During the demonstration, several speeches were made while anti-Israel supporters gathered on the opposite side to show their support for the encampment. "We came here to express to the government that there is no need for this to happen," one demonstrator said. "There is no reason for this to stay in public spaces. We can't deal with this anymore."

"The mayor should care about the Canadian citizens," continued the same demonstrator. "We cannot deal with this thuggish behaviour in our country anymore. Why is this happening? We are here as Canadians, as Quebecers, as people of this country saying no more to this anti-behavior."
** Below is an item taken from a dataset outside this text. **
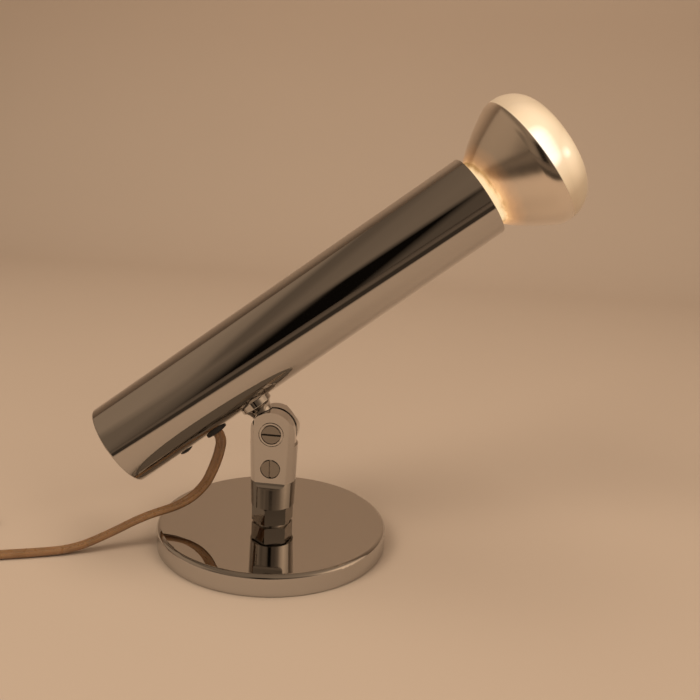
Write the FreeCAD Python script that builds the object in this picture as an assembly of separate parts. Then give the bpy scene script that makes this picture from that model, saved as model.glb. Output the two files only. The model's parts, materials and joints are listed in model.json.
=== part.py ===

Another Montrealer mentioned, "This is no longer the Israeli-Palestinian conflict; it's their new movement to overthrow the Quebec government, the Canadian government, and the people of Montreal."

Another person shared personal experiences: "I woke up one morning in November and my kids' school got shot at. My brother at Concordia got punched in the face. Why do these people want me and my children dead? They were celebrating in our street. Madame Plante, we wrote to you, we protested in front of you, and you are nowhere to be seen. We want you to act. The police are ready to act. Everybody is ready. We want our city back."

"The antisemitism that we see, the hate, the violence, and the tolerance from our elected government," one demonstrator noted. "Madame Plante, where are you? What's happening? This is not your city. Bring it back. We want our city back."

The residents' concerns highlighted a broader frustration with the city's handling of public spaces and illegal encampments.

"We cannot allow them to take over the city, let alone the country," one participant declared. "What honestly seems like a mix of radical leftism and radical Islam, which is a very bizarre combination if you think about it, but both have the same goal: destroying the West."